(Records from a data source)
----------

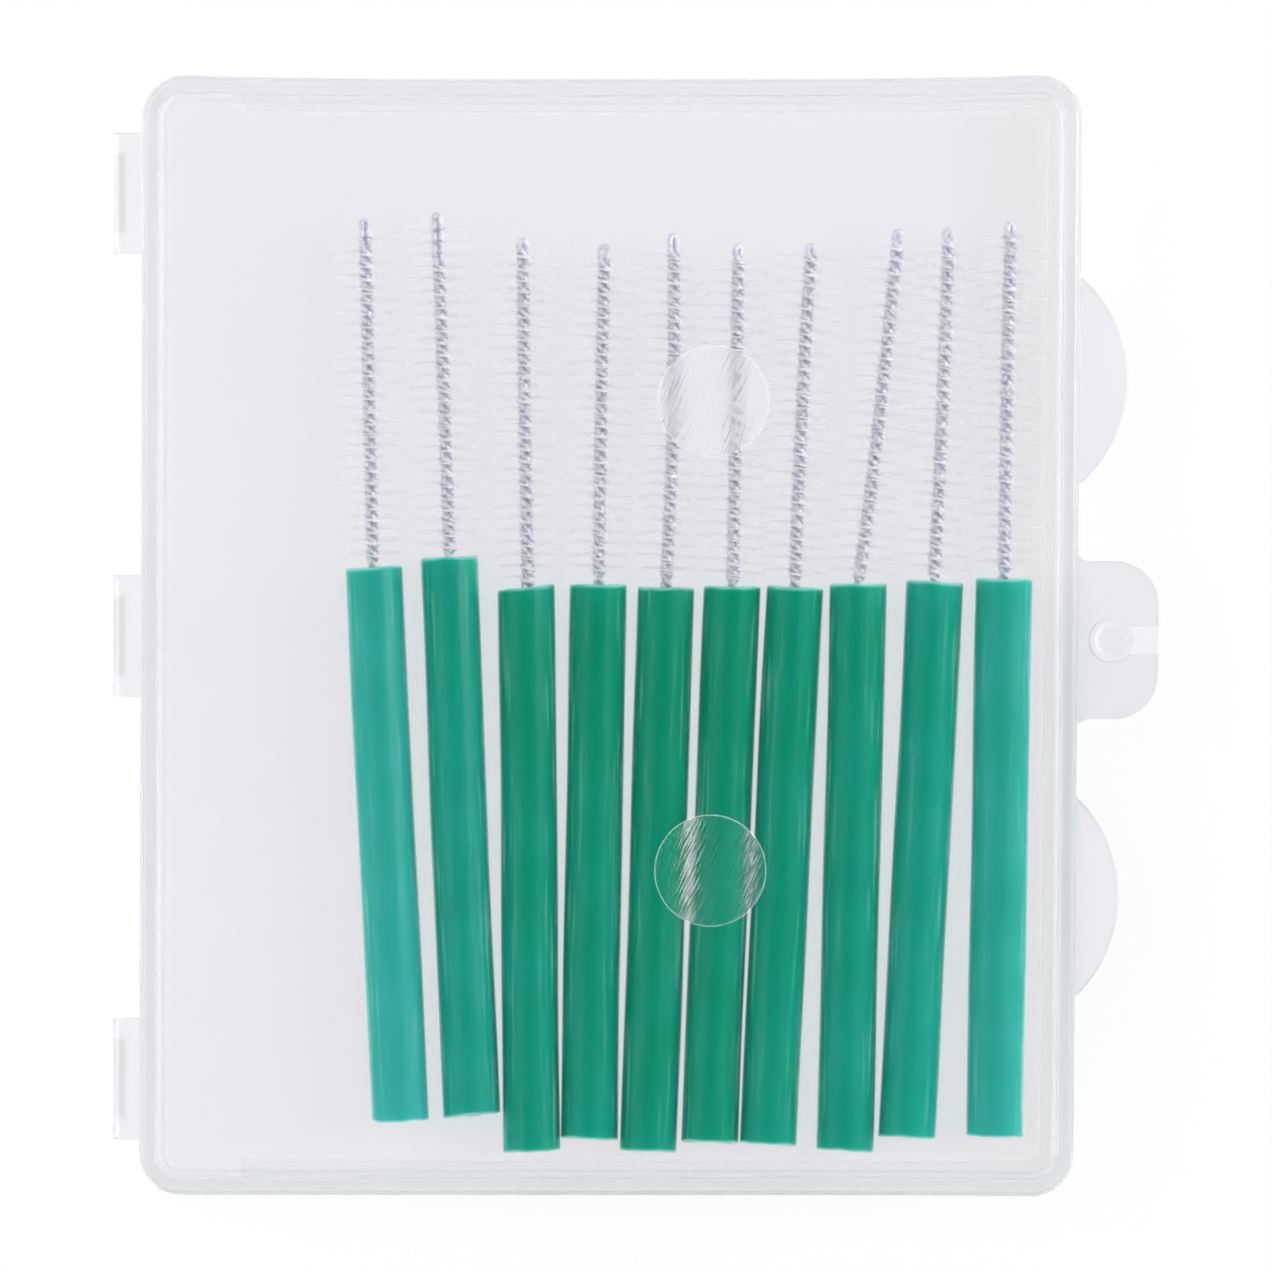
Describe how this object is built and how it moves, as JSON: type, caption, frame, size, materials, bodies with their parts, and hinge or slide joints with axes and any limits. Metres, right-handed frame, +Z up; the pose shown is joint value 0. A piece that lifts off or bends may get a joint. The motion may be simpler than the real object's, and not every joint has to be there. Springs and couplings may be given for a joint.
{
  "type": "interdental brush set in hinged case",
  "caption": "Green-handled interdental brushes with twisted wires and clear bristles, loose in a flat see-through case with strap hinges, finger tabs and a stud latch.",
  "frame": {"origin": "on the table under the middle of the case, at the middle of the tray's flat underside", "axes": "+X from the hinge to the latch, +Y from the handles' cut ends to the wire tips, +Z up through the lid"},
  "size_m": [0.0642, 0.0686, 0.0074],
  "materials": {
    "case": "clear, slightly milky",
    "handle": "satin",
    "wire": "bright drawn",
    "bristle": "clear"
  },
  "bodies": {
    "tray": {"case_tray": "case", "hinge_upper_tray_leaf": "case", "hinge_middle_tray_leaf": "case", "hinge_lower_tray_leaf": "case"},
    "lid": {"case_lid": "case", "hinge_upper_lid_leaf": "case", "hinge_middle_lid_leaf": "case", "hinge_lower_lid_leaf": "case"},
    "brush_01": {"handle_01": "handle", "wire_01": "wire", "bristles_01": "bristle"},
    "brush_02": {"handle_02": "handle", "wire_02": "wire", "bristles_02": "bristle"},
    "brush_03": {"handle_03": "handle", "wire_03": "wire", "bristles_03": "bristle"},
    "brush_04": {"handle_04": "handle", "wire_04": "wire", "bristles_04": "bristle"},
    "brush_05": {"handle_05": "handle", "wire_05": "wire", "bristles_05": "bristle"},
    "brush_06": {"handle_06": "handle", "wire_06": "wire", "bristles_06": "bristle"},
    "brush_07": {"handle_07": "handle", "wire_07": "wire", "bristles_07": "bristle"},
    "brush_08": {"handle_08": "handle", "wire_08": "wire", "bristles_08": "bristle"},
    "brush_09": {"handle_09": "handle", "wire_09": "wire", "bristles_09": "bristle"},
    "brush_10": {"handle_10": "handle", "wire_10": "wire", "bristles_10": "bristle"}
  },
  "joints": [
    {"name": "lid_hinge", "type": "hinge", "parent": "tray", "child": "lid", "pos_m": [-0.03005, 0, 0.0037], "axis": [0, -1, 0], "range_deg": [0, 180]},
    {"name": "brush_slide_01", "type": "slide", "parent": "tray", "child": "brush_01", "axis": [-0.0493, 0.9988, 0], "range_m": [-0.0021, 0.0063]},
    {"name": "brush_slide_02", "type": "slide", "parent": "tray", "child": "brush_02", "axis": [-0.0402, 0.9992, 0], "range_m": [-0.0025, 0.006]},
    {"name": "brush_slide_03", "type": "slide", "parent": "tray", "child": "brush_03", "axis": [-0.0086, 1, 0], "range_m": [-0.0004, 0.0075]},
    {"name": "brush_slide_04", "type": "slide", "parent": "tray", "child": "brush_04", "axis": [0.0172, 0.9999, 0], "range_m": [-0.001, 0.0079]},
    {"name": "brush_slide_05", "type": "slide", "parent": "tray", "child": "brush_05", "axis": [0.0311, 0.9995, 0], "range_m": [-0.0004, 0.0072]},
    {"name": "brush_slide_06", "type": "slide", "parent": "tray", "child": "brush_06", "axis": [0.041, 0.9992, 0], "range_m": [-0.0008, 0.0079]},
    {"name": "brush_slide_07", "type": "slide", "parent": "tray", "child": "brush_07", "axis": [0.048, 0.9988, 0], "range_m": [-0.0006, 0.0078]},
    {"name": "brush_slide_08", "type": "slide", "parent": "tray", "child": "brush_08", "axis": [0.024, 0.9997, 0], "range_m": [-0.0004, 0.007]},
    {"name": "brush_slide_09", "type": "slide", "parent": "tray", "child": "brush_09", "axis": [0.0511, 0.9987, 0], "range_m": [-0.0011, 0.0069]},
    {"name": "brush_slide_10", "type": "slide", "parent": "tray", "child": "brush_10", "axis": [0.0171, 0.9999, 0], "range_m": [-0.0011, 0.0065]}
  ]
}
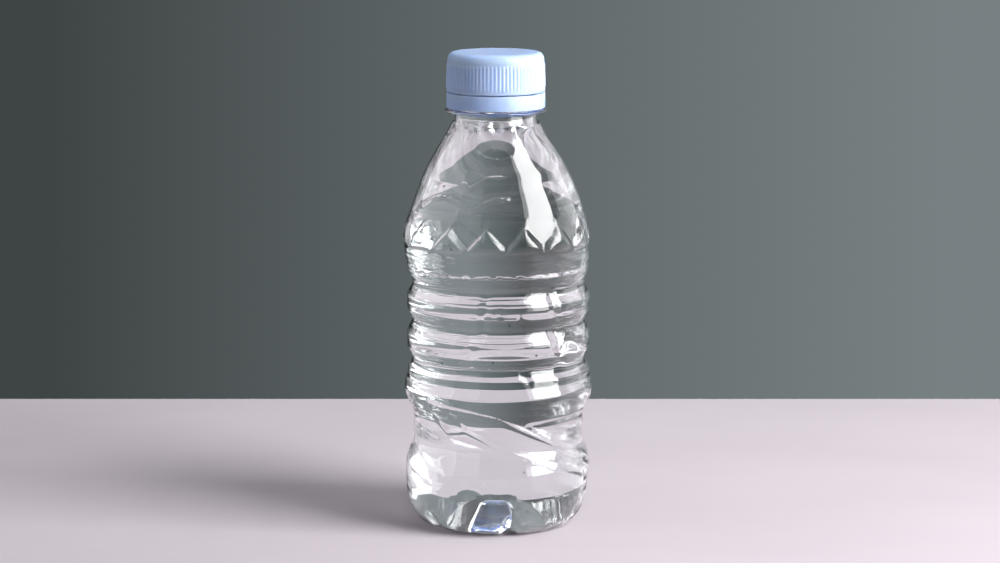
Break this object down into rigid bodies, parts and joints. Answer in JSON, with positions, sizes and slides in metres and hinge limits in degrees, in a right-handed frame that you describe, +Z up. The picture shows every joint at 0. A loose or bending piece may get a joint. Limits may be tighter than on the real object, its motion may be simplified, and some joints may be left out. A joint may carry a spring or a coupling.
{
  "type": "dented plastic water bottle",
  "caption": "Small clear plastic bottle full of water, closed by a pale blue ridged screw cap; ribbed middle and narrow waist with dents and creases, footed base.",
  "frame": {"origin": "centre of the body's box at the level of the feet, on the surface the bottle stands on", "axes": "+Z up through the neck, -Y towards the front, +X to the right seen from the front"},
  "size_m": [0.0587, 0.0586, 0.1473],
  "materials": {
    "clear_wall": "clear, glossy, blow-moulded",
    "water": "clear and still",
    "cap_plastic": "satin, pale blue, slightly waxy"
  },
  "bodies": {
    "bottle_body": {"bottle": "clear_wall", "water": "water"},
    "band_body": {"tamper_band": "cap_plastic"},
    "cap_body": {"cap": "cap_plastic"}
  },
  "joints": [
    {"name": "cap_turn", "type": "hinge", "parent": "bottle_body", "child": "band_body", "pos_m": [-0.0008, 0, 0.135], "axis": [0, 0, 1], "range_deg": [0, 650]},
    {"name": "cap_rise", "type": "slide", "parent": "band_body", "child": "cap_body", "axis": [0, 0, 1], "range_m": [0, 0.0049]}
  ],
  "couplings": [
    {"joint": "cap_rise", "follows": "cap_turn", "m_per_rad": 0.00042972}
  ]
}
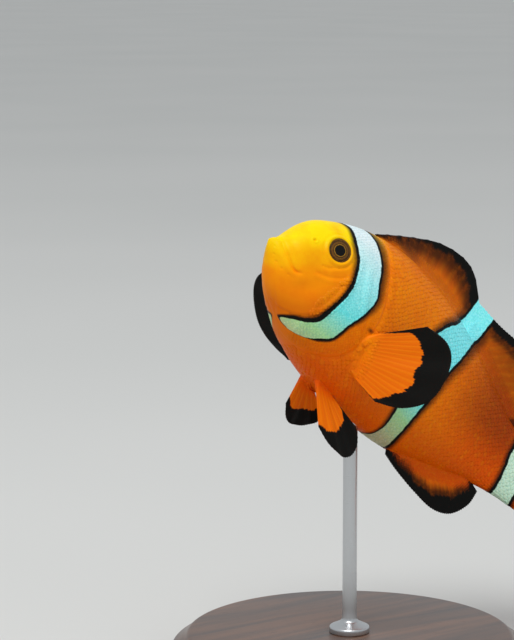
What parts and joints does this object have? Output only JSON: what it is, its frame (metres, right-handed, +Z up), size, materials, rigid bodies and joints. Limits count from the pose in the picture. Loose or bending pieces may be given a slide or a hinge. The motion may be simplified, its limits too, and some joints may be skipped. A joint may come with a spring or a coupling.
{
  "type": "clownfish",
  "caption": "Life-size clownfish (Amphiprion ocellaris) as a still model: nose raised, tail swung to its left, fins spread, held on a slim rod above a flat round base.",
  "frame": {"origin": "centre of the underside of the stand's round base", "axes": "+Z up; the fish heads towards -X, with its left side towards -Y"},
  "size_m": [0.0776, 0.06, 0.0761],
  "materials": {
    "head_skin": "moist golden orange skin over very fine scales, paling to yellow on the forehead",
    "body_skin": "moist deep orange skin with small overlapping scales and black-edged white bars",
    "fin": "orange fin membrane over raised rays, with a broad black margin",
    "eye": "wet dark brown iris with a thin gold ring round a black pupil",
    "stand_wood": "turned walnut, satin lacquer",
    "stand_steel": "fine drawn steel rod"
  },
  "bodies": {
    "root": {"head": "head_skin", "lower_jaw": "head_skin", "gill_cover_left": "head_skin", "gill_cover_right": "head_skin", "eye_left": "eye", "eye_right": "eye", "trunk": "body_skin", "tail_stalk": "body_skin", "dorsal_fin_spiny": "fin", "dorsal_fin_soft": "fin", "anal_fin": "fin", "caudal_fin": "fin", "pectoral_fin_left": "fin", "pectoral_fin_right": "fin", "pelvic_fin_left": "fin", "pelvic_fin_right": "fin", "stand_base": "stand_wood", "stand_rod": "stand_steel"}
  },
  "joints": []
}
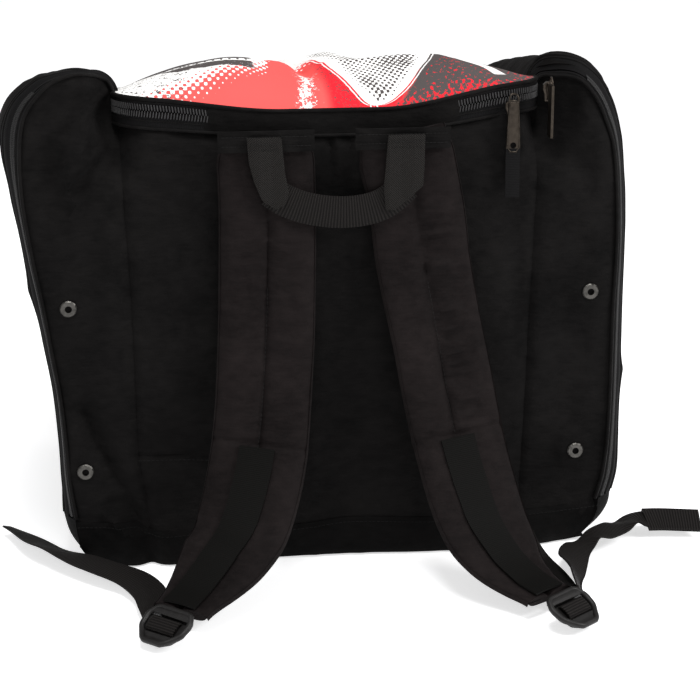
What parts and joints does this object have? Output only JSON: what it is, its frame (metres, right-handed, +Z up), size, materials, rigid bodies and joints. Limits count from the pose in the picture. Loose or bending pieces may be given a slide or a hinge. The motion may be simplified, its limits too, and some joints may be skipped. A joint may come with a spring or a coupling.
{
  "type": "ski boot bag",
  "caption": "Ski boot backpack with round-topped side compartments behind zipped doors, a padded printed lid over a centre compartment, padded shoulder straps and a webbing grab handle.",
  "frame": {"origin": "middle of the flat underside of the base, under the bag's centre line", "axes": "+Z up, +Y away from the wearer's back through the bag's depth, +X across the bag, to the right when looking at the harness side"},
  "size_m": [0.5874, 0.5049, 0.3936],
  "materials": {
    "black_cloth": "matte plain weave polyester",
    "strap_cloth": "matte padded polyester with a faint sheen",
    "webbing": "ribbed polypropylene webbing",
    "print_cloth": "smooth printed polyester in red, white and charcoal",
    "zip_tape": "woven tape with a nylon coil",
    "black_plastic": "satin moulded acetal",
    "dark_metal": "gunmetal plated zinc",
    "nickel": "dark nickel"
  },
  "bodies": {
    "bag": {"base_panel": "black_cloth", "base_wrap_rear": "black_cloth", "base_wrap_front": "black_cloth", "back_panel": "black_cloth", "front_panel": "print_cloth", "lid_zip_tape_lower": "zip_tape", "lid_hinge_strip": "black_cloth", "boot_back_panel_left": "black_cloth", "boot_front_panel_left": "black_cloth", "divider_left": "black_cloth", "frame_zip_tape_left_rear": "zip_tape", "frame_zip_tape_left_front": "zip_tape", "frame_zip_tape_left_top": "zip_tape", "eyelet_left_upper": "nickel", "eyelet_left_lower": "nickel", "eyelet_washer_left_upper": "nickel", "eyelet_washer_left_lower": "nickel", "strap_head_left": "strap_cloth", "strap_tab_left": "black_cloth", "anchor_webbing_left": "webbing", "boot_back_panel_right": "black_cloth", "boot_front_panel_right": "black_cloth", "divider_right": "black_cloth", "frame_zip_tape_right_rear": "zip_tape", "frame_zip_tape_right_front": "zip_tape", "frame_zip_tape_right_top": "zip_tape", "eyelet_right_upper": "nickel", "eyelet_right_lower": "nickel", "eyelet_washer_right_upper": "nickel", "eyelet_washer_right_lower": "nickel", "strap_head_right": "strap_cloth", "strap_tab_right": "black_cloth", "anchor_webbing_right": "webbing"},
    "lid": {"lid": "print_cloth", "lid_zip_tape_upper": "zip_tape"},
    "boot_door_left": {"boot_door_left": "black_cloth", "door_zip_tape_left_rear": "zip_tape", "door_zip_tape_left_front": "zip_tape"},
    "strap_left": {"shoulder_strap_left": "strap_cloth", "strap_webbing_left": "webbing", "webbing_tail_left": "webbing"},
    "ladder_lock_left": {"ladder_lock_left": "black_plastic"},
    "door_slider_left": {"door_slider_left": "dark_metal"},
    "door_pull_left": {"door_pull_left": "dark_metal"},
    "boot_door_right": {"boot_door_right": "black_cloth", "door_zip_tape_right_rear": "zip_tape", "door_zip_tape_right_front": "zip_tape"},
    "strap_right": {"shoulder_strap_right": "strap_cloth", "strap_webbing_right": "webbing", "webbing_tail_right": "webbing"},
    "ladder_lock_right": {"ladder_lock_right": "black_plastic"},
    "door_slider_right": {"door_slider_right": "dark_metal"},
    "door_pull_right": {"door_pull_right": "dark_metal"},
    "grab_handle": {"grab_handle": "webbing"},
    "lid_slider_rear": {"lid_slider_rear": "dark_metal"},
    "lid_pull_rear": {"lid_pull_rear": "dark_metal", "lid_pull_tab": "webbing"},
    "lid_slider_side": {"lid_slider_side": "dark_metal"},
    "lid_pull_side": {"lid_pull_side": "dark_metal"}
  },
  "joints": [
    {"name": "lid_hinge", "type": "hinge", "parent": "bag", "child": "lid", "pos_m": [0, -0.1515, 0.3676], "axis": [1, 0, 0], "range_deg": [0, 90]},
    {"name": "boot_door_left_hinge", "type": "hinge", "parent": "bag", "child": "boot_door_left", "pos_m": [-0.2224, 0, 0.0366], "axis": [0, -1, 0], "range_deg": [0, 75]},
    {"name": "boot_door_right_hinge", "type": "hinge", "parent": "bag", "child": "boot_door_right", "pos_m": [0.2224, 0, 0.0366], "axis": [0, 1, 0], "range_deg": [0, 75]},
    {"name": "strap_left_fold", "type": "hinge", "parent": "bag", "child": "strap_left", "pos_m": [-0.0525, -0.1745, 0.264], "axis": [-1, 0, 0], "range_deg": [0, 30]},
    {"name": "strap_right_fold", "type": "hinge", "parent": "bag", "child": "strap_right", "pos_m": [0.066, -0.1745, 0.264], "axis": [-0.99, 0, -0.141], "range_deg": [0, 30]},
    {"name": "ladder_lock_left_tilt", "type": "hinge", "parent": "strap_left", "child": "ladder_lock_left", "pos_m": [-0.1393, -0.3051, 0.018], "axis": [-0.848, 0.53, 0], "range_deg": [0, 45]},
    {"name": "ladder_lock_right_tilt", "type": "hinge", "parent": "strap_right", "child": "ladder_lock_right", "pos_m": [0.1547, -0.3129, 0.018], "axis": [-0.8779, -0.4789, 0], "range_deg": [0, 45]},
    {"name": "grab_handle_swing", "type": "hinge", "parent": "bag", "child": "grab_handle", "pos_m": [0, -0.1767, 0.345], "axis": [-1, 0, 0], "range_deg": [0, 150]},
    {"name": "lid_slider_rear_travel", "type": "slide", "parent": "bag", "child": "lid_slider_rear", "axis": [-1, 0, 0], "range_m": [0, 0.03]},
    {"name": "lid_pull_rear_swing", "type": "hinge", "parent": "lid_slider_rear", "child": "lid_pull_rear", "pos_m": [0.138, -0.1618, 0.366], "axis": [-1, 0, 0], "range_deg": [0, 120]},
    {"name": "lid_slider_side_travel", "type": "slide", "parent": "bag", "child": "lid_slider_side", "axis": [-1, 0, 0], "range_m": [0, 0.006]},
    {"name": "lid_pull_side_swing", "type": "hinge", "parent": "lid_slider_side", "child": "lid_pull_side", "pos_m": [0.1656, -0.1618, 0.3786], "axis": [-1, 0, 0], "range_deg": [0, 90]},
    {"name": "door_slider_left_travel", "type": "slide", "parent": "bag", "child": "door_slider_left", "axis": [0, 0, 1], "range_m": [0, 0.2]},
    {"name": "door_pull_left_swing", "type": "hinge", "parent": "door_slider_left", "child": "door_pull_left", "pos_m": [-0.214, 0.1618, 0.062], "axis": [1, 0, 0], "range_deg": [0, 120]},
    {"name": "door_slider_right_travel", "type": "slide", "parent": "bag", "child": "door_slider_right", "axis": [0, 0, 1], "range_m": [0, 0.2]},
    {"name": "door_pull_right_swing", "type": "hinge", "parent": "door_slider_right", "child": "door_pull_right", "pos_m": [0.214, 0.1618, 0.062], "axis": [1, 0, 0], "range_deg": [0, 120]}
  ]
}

----------

# [What this task involves]
Gather and return every line that holds the string "axes".

# [Expected answer]
Describe how this object is built and how it moves, as JSON: type, caption, frame, size, materials, bodies with their parts, and hinge or slide joints with axes and any limits. Metres, right-handed frame, +Z up; the pose shown is joint value 0. A piece that lifts off or bends may get a joint. The motion may be simpler than the real object's, and not every joint has to be there. Springs and couplings may be given for a joint.
  "frame": {"origin": "on the table under the middle of the case, at the middle of the tray's flat underside", "axes": "+X from the hinge to the latch, +Y from the handles' cut ends to the wire tips, +Z up through the lid"},
  "frame": {"origin": "centre of the body's box at the level of the feet, on the surface the bottle stands on", "axes": "+Z up through the neck, -Y towards the front, +X to the right seen from the front"},
  "frame": {"origin": "centre of the underside of the stand's round base", "axes": "+Z up; the fish heads towards -X, with its left side towards -Y"},
  "frame": {"origin": "middle of the flat underside of the base, under the bag's centre line", "axes": "+Z up, +Y away from the wearer's back through the bag's depth, +X across the bag, to the right when looking at the harness side"},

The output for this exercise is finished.